● What the exercise asks
Quote the full listing word for word.

● Source data
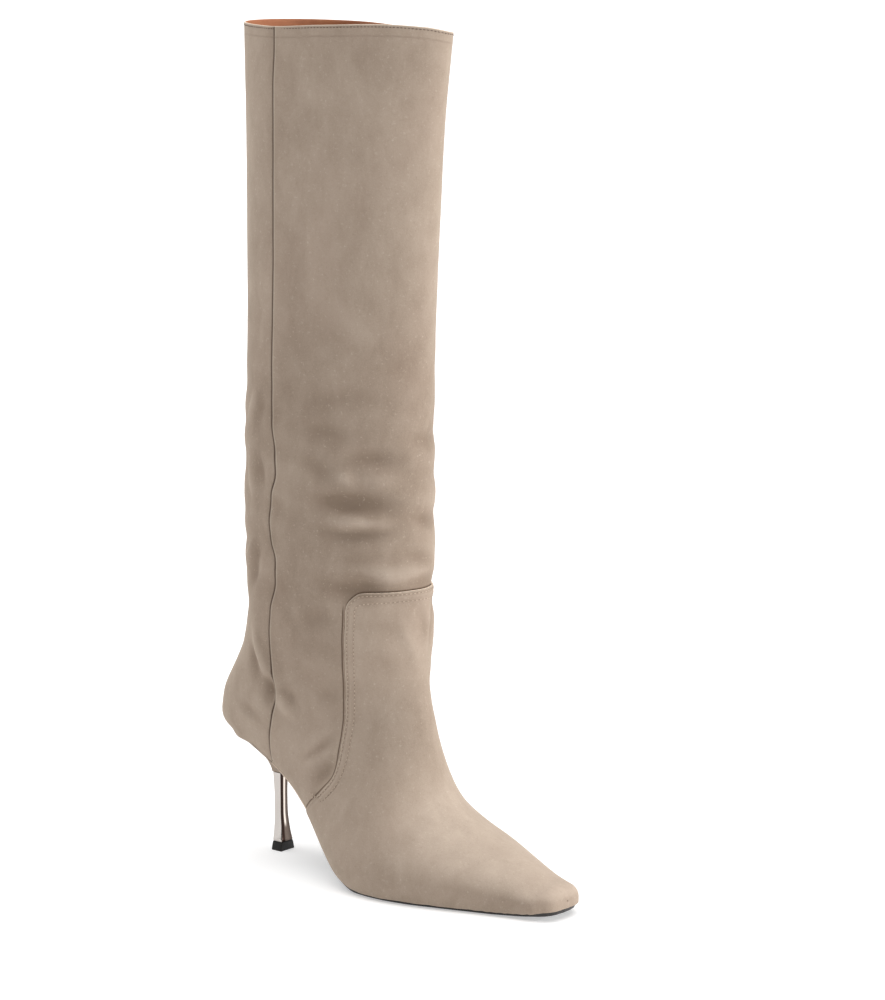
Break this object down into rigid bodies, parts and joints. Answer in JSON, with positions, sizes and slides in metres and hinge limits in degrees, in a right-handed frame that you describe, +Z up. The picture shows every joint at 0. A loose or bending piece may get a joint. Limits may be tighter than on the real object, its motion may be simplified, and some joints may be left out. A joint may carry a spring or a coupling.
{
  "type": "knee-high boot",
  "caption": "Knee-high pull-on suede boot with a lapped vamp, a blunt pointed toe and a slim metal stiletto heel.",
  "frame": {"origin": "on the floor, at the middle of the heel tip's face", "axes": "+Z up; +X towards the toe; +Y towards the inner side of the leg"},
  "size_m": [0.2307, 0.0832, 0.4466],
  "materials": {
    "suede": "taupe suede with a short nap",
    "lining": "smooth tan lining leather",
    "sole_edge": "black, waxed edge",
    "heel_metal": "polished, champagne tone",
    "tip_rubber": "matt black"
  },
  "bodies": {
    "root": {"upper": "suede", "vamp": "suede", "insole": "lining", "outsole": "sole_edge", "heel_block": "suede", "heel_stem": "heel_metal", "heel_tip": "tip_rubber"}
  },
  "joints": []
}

● Problem solution
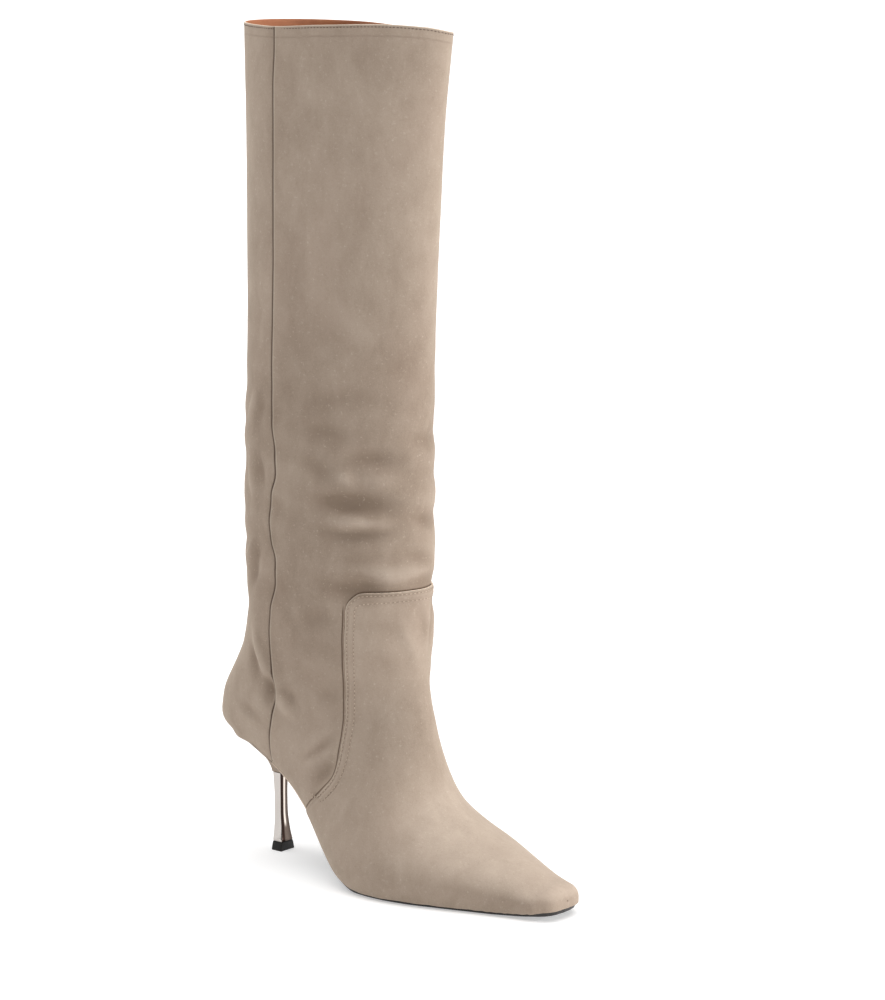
Break this object down into rigid bodies, parts and joints. Answer in JSON, with positions, sizes and slides in metres and hinge limits in degrees, in a right-handed frame that you describe, +Z up. The picture shows every joint at 0. A loose or bending piece may get a joint. Limits may be tighter than on the real object, its motion may be simplified, and some joints may be left out. A joint may carry a spring or a coupling.
{
  "type": "knee-high boot",
  "caption": "Knee-high pull-on suede boot with a lapped vamp, a blunt pointed toe and a slim metal stiletto heel.",
  "frame": {"origin": "on the floor, at the middle of the heel tip's face", "axes": "+Z up; +X towards the toe; +Y towards the inner side of the leg"},
  "size_m": [0.2307, 0.0832, 0.4466],
  "materials": {
    "suede": "taupe suede with a short nap",
    "lining": "smooth tan lining leather",
    "sole_edge": "black, waxed edge",
    "heel_metal": "polished, champagne tone",
    "tip_rubber": "matt black"
  },
  "bodies": {
    "root": {"upper": "suede", "vamp": "suede", "insole": "lining", "outsole": "sole_edge", "heel_block": "suede", "heel_stem": "heel_metal", "heel_tip": "tip_rubber"}
  },
  "joints": []
}